但是,颜北栀仅仅用一句话,就将盛厌重新打回原形。
“……”
盛厌无甚表情地又笑了一下,“能听听原因吗?老子又哪里惹到你了?”
颜北栀乌黑眼珠转了一圈。
视线逡巡,从所有人脸上掠过一遍,再回到盛厌脸上。
她轻声问道:“就在这里说?”
盛厌点头,“嗯哼。有什么见不得人的话么?”
颜北栀“哦”了一声,坐直了身体。
原本不想用这种方法的。
但是没办法了。
盛厌不是一个能被说服的人,也不会听任何人的意见。
他就是一个霸道的小少爷,因为有无数条退路,所以才能肆意妄为。
而自己,从来只有一条出路,没有试错的成本,也绝对不能去试探卢敏的底线。
她错不起。
所以,颜北栀深吸了一口气,一字一顿地说:“你难道不知道,你舅舅的心脏,是我爸爸捐给他的吗?”
“……”
“我草……”
这个消息太过震惊,成功震得杭景爆了句粗口出来。
连从头至尾事不关己的越暄,也抬起头来,和宗想想一起愕然地看着颜北栀。
他们几个里,杭景和宗想想都和盛厌关系亲密,是从小一起长大的青梅竹马。
甚至,连长辈的关系也很紧密,是一个圈子的人。
家族之间,间或会有利益往来,就没什么秘密可言。
卢潭做过换心手术这件事,杭景和宗想想都是知情的,之前还结伴去医院探望过。
只是,谁都没想到,那颗心脏,竟然来自颜北栀的爸爸。
这实在太过巧合。
巧合到有点荒谬了。
颜北栀从来不在意别人的目光,顿了顿,继续说:“我爸爸是出车祸死的,在他接受换心手术之前,我们家没有人知道他曾经签署过捐赠协议。可惜,他再也没机会亲口告诉我们了。”
盛厌:“所以呢?”
闻言,颜北栀牵唇笑了笑,“所以,对我来说,你们一家,就是我的杀父仇人。我甚至一度怀疑,是不是你家人故意制造了一场车祸。毕竟你之前也和我说过,当时,你舅舅就快要死了,已经不能再等了。”
“……”
“一想到我爸的心脏在你舅舅胸口跳动,他活得好好的,而我爸已经变成了一把黄土。你觉得,在我心里,我和你之间,会是什么关系?”

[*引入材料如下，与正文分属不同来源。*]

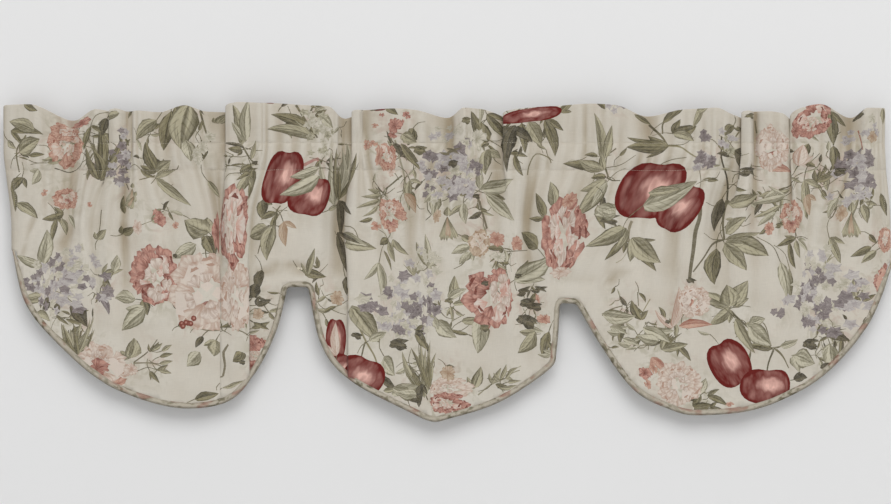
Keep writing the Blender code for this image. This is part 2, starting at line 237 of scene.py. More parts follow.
# Stalks by ink: width, then the places (x, z) they run through
STEMS = {
    "olive": table("""
        2.5 -605 -39 -618 -59 -615 -91; 1.5 -565 -85 -543 -91 -526 -80 -520 -59;
        2 -420 -96 -431 -99 -443 -102; 1.5 -497 -145 -499 -167 -503 -188;
        3.5 -356 0 -348 -30 -341 -47; 2.5 -295 -53 -285 -70 -276 -80;
        3.5 -218 1 -208 -13 -198 -27 -187 -42; 3 -194 -1 -201 -16; 2 -346 -182 -348 -203 -345 -224;
        2 -240 -139 -246 -148 -247 -167; 2 -256 -167 -267 -188 -273 -208;
        1.5 46 -116 56 -105 63 -91; 2 -30 -126 -29 -145 -24 -152 -32 -160;
        2 -82 -175 -83 -182 -88 -188; 1.5 80 -200 92 -204 89 -214 91 -234;
        3 -138 -292 -118 -333 -106 -354 -101 -369; 2.5 -119 -335 -122 -346 -125 -362;
        1.5 -72 -378 -63 -379 -56 -376; 2 114 -95 116 -82 126 -65 144 -70 148 -78;
        3.5 218 -59 224 -80 230 -99; 2 241 -57 228 -68 226 -82; 2 227 -99 236 -103 247 -103;
        4 289 -14 299 -27 308 -40 316 -55; 3 316 -6 308 -16 308 -33;
        2.5 316 -53 333 -55 348 -65 362 -73; 1.5 297 -88 308 -78 326 -72 342 -70;
        2 221 -295 236 -287 250 -283; 2 221 -296 239 -299 250 -305; 1.5 290 -273 279 -292 276 -303;
        1.5 272 -263 273 -283; 2 418 -27 410 -42 399 -59; 3.5 392 -39 392 -70 401 -102 401 -134;
        3.5 441 -13 444 -33; 2 466 -119 483 -114 503 -99; 4.5 401 -131 395 -160 397 -188;
        1.5 399 -134 420 -129 440 -125; 1.5 425 -162 434 -151; 2 558 -142 552 -154 547 -158;
        2 434 -300 454 -309 463 -341; 3 408 -292 422 -306 448 -329 467 -346;
        3.5 467 -343 477 -351 489 -372; 3 467 -346 460 -364 457 -381
    """),
    "dark": table("""
        2.5 -471 -37 -468 -88 -458 -116
    """),
    "stalk": table("""
        2 -451 -364 -431 -349 -417 -331; 2 -451 -365 -425 -365 -405 -372;
        1.5 -451 -364 -447 -376 -431 -371 -414 -376;
        2.5 -356 -315 -335 -318 -316 -313 -299 -318 -287 -325;
        3.5 -315 -338 -322 -349 -320 -368 -323 -384; 2 -323 -384 -329 -395 -332 -404;
        4.5 43 -125 49 -148 56 -172; 4.5 -56 -369 -43 -387 -29 -418; 1.5 83 -205 98 -204 114 -203;
        5 264 -161 260 -172 259 -188 270 -193; 1.5 361 -85 362 -108 355 -131;
        7 361 -116 361 -152 354 -181 349 -220 346 -249; 3.5 397 -187 379 -195 366 -214 351 -234
    """),
    "fruit": table("""
        5.5 -214 -85 -201 -78 -187 -72 -181 -79
    """),
    "grey_green": table("""
        3 -76 -45 -69 -73 -63 -95 -60 -116
    """),
    "sage": table("""
        2.5 -66 -96 -80 -108 -92 -119 -98 -138 -96 -160; 1.5 -149 -168 -135 -172 -124 -197;
        2 43 -411 60 -397 82 -387 103 -375; 1.5 241 -221 250 -216 260 -200;
        1.5 79 -378 92 -375 105 -369; 1.5 283 -306 290 -326 287 -346;
        1.5 297 -306 302 -326 296 -346
    """),
    "coral": table("""
        2.5 589 -27 593 -45 595 -59
    """),
}
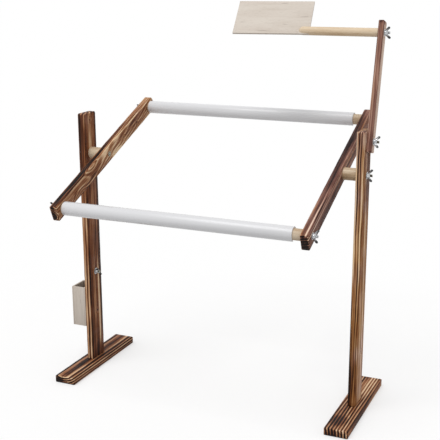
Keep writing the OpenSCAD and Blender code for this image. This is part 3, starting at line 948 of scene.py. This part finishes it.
def plywood(name, place, thickness, face, grain, waves, inside=0):
    """Birch plywood.

    Grain is how fast the veneer changes along the sheet's own axes, per metre, and waves how much
    it wanders. Inside is 1 or -1 where the sheet's own Y, or the other way, points into a box.
    """
    material, shader = new_material(name)
    point = own_point(material, place)
    colour, fibre = veneer(material, point, face, grain, waves)
    # Painted shade: the side of a box panel that looks inwards is darkened
    height = add(material, "SeparateXYZ", {0: point}).outputs[1]
    inwards = add(material, "Math", {0: height, 1: inside}, operation="MULTIPLY")
    inner_shade = add(material, "MapRange", {"Value": inwards, "From Min": thickness * 0.3,
                                      "From Max": thickness * 0.5, "To Max": 0.45})
    depth = add(material, "Math", {0: height}, operation="ABSOLUTE")
    core = add(material, "MapRange", {"Value": depth, "From Min": thickness * 0.15,
                                      "From Max": thickness * 0.2, "To Min": 1, "To Max": 0})
    glue = add(material, "MapRange", {"Value": depth, "From Min": thickness * 0.5,
                                      "From Max": thickness * 0.36, "To Max": 0.18})
    # The painted shade inside the box mixes towards the first of these browns
    for share, tint in ((inner_shade, "#6c5c4e"), (core, "#cabfb4"), (glue, "#b8a898")):
        colour = add(material, "Mix", {0: share, 6: colour, 7: linear(tint)}, data_type="RGBA")
    bump = add(material, "Bump", {"Height": fibre, "Strength": 0.2, "Distance": 0.15 * MM})
    feed(material, shader, {"Base Color": colour, "Normal": bump, "Roughness": 0.7,
                            "Specular IOR Level": 0.25})
    return material


place = plate_place.copy()
place.translation = plate_place @ Vector(((KERF - PLATE.x) / 2, 0, PLATE.z / 2 - PLATE_BELOW))
ply = plywood("birch plywood, plate", place, PLATE.y, PLATE_VENEER, PLATE_GRAIN, 0.6)
mesh = board_mesh(PLATE, ease=PLY_EASE, wear=0)
piece("pattern_sheet", mesh, place, ply, "arm_body", "pattern_plate")
print("plate", [round(v / MM) for v in PLATE])

# %% [markdown]
# ## Sheets from an outline
# A sheet that isn't a plain rectangle is drawn flat, as a face with a few corners. Some of the
# corners are bevelled round, and the face is then extruded by the thickness of the sheet.

# %% Sheets
CORNER_SEGMENTS = 12


def slab(outline, thickness, round_corners=(), radius=0):
    """A sheet in its own XZ plane, from the corners of its outline, centred on its thickness."""
    bm = bmesh.new()
    corners = [bm.verts.new((x, -thickness / 2, z)) for x, z in outline]
    bm.faces.new(corners)
    if round_corners:
        bmesh.ops.bevel(bm, geom=[corners[i] for i in round_corners], affect="VERTICES", offset=radius,
                        segments=CORNER_SEGMENTS, profile=0.5, material=-1)
    grown = bmesh.ops.extrude_face_region(bm, geom=bm.faces[:])
    moved = [v for v in grown["geom"] if isinstance(v, bmesh.types.BMVert)]
    bmesh.ops.translate(bm, vec=(0, thickness, 0), verts=moved)
    bmesh.ops.recalc_face_normals(bm, faces=bm.faces)
    return bm


print("a round corner of a sheet has", CORNER_SEGMENTS, "segments")

# %% [markdown]
# ## The tool box
# Five pieces of the same plywood, glued and pinned with brads. Its back board has a rounded tab
# with the bolt hole.
#
# The brads of the CAD model are plain pins, which is all that brads are, so they stay and get
# a metal later. Here they punch their own holes: a copy of them, whose loose triangles are
# merged first, is cut out of each panel.

# %% Tool box
PLY = 4 * MM
TAB_WIDTH = 36 * MM
# What is left straight between the tab's two round corners, so that they don't run together
TAB_FLAT = 0.02 * MM
BOX_VENEER = ("#c8bcb0", "#d3c8bc", "#dad0c5")
# Streaks 10 mm wide and 125 mm long, as changes per metre along a panel's own axes
BOX_GRAIN = (95, 95, 8)
# A box panel's width runs along the first direction and its thickness along the second. The
# number says whether that second direction points into the box.
panel_axes = {
    "box_front": (X, Y, 1),
    "box_rear": (X, Y, -1),
    "box_outer": (Y, -X, -1),
    "box_back": (Y, -X, 1),
    "box_bottom": (X, -Z, -1),
}
brads = frame["nodes"]["box_brads"]
for node, (wide, thick, inside) in panel_axes.items():
    centre, extent = middle_and_extent(node)
    place = axes(wide, thick, wide.cross(thick), centre)
    half, top = [abs(direction.dot(extent)) / 2 for direction in (wide, wide.cross(thick))]
    outline = [(-half, -top), (half, -top), (half, top), (-half, top)]
    rounded, radius = (), 0
    if node == "box_back":
        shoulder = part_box("box_outer")[1].z - centre.z
        tab = TAB_WIDTH / 2
        outline[2:] = [(half, shoulder), (tab, shoulder), (tab, top), (-tab, top), (-tab, shoulder),
                       (-half, shoulder)]
        rounded, radius = (4, 5), tab - TAB_FLAT / 2
    mesh = slab(outline, PLY, rounded, radius)
    round_edges(mesh, sharp_edges(mesh), PLY_EASE, segments=2)
    if node == "box_back":
        mesh = bore(mesh, 0, box_bolt.z - centre.z)
    punch = bmesh.new()
    punch.from_mesh(brads.data)
    bmesh.ops.remove_doubles(punch, verts=punch.verts, dist=MERGE)
    mesh = boolean(mesh, placed(punch, place.inverted() @ brads.matrix_world), "DIFFERENCE")
    ply = plywood("birch plywood, " + node.replace("_", " "), place, PLY, BOX_VENEER, BOX_GRAIN, 0.3,
                  inside)
    piece(node + "_panel", mesh, place, ply, "tool_box", node)
print("box panels", len(panel_axes))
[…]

说完,颜北栀站起身,第一次以居高临下的位置看向盛厌,“我本来不想把这种事说出来的,反正马上也要毕业了,没必要说得太明白。但是……总之,时间不早,我先走了。”
她扭过脸,朝宗想想点头示意。
之后,兀自迈开脚步,要去门口拿包和外套。
“站住!”
盛厌长腿一跨,怒气冲冲地拦在颜北栀面前。
四目相对。
射灯从屋顶照下来,让颜北栀的眼睛看起来愈发黑白分明,炯炯有。
她侧了侧脸,拧眉,“后面还有活动吗?”
盛厌成功被她这种淡然的态度激怒,一把捏住了她单薄的肩膀,让她彻底动弹不能。
就像是拷住了蝴蝶翅膀一样,叫它再也飞不起来。
可颜北栀不是蝴蝶。
她丝毫不挣扎,站得笔挺,一动也不动,只蹙着眉,将自己的话又重复了一遍:“后面还有什么活动吗?已经凌晨了,我要回家了。等会儿你不是还要办生日宴吗,也早点回吧。晚安。”
闻言,盛厌手上力气不受控制地加重,死死地扣着颜北栀单薄的骨头,直到她露出一丝痛苦之色,才又放松了力气。
怒上心头时,盛厌很想要颜北栀也尝尝痛苦的感觉。